* **DIRECTIONS**
Output every line of the data exactly as it appears.

* **STORED DATA**
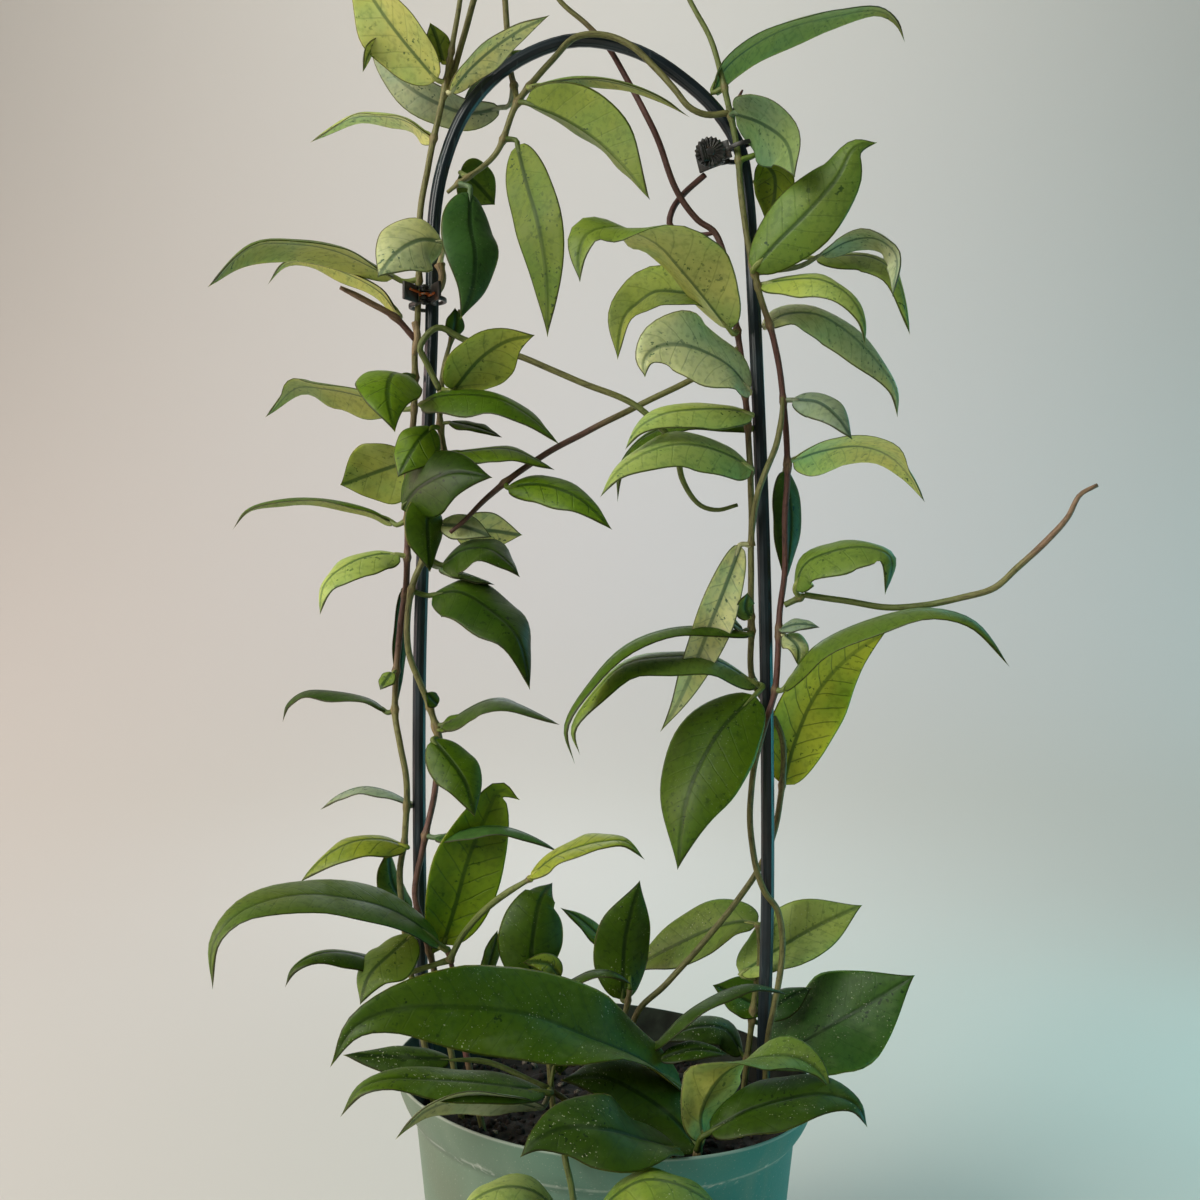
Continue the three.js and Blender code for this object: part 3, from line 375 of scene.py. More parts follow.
soil_wall = pot_radius(SOIL_TOP - 4) - POT_WALL - SOIL_GAP
soil_profile = [(0, SOIL_FLOOR + 1), (pot_radius(5) - POT_WALL - SOIL_GAP, SOIL_FLOOR + 1),
                (soil_wall, SOIL_TOP - 4)]
for ring in range(SOIL_RINGS):
    soil_profile.append((soil_wall * (1 - (ring + 0.4) / SOIL_RINGS), SOIL_TOP))
soil_profile.append((0, SOIL_TOP))
soil_shape = turned(soil_profile, 120, {})
for vert in soil_shape.verts:
    if vert.co.z > SOIL_TOP - 10:
        vert.co.z += soil_lift(vert.co.x, vert.co.y)
chance = random.Random(7)
for crumb in range(CRUMBS):
    reach = (soil_wall - 3) * chance.random() ** 0.5
    turn = chance.uniform(0, 2 * pi)
    x, y = reach * cos(turn), reach * sin(turn)
    size = chance.uniform(0.7, 1.8)
    squeeze = [chance.uniform(0.5, 1.4) * size for side in range(3)]
    spin = Matrix.Rotation(chance.uniform(0, 2 * pi), 4, "Z") @ Matrix.Rotation(
        chance.uniform(-0.7, 0.7), 4, "X")
    spot = Matrix.Translation((x, y, SOIL_TOP + soil_lift(x, y) + 0.15 * size))
    made = bmesh.ops.create_icosphere(soil_shape, subdivisions=1, radius=1,
                                      matrix=spot @ spin @ Matrix.Diagonal((*squeeze, 1)))
    pale = 1 if chance.random() < PALE_SHARE else 0
    for face in faces_of(made["verts"]):
        face.material_index = pale
lean_rim(soil_shape.verts)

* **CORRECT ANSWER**
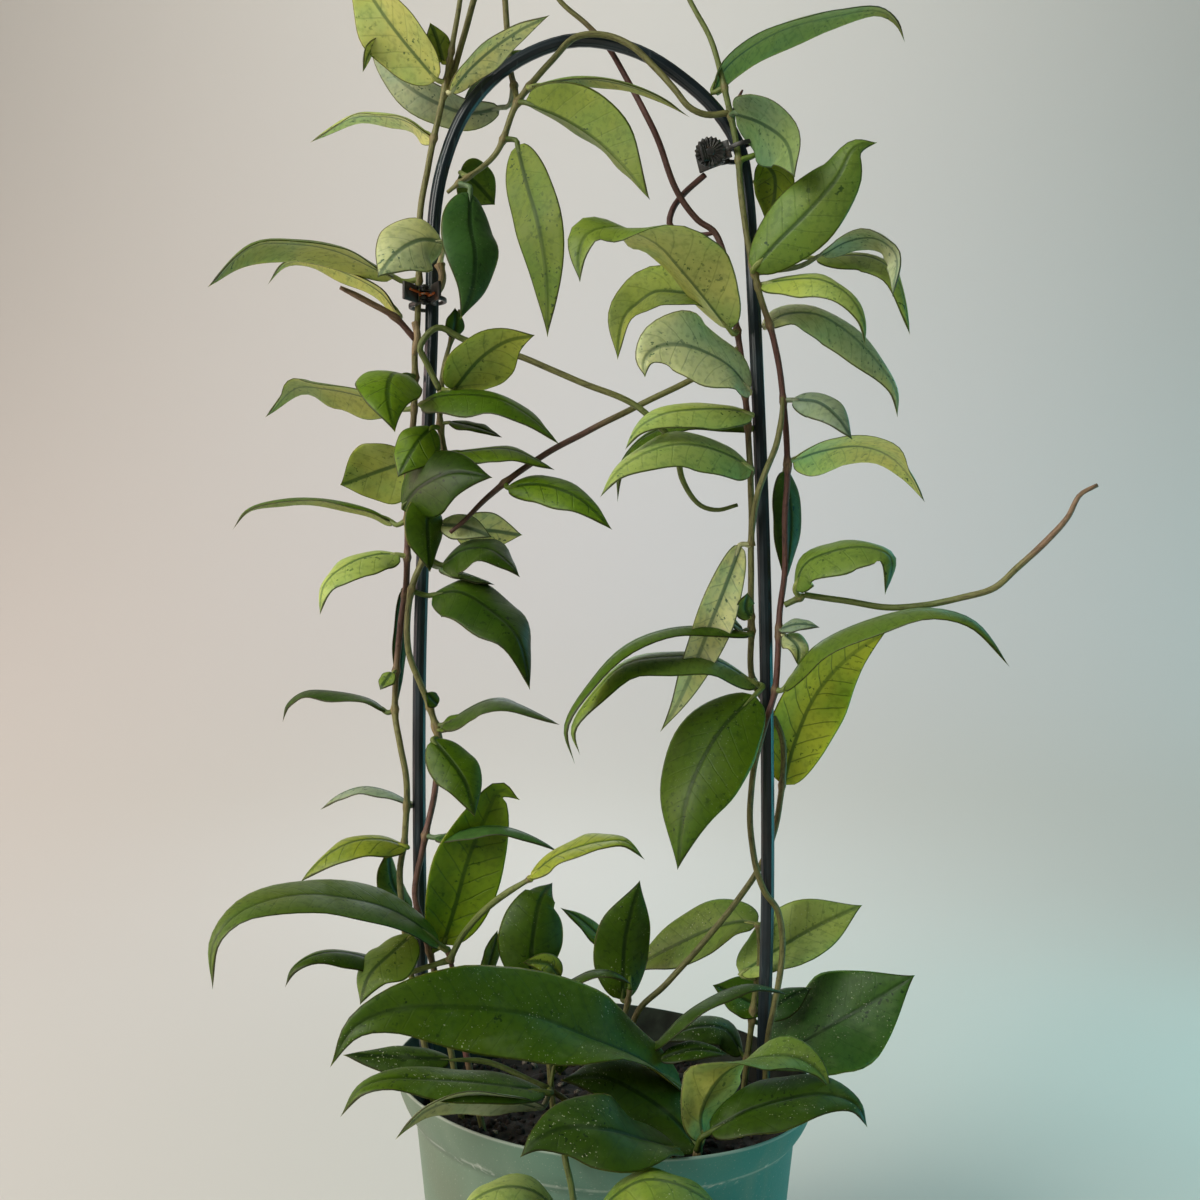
Continue the three.js and Blender code for this object: part 3, from line 375 of scene.py. More parts follow.
soil_wall = pot_radius(SOIL_TOP - 4) - POT_WALL - SOIL_GAP
soil_profile = [(0, SOIL_FLOOR + 1), (pot_radius(5) - POT_WALL - SOIL_GAP, SOIL_FLOOR + 1),
                (soil_wall, SOIL_TOP - 4)]
for ring in range(SOIL_RINGS):
    soil_profile.append((soil_wall * (1 - (ring + 0.4) / SOIL_RINGS), SOIL_TOP))
soil_profile.append((0, SOIL_TOP))
soil_shape = turned(soil_profile, 120, {})
for vert in soil_shape.verts:
    if vert.co.z > SOIL_TOP - 10:
        vert.co.z += soil_lift(vert.co.x, vert.co.y)
chance = random.Random(7)
for crumb in range(CRUMBS):
    reach = (soil_wall - 3) * chance.random() ** 0.5
    turn = chance.uniform(0, 2 * pi)
    x, y = reach * cos(turn), reach * sin(turn)
    size = chance.uniform(0.7, 1.8)
    squeeze = [chance.uniform(0.5, 1.4) * size for side in range(3)]
    spin = Matrix.Rotation(chance.uniform(0, 2 * pi), 4, "Z") @ Matrix.Rotation(
        chance.uniform(-0.7, 0.7), 4, "X")
    spot = Matrix.Translation((x, y, SOIL_TOP + soil_lift(x, y) + 0.15 * size))
    made = bmesh.ops.create_icosphere(soil_shape, subdivisions=1, radius=1,
                                      matrix=spot @ spin @ Matrix.Diagonal((*squeeze, 1)))
    pale = 1 if chance.random() < PALE_SHARE else 0
    for face in faces_of(made["verts"]):
        face.material_index = pale
lean_rim(soil_shape.verts)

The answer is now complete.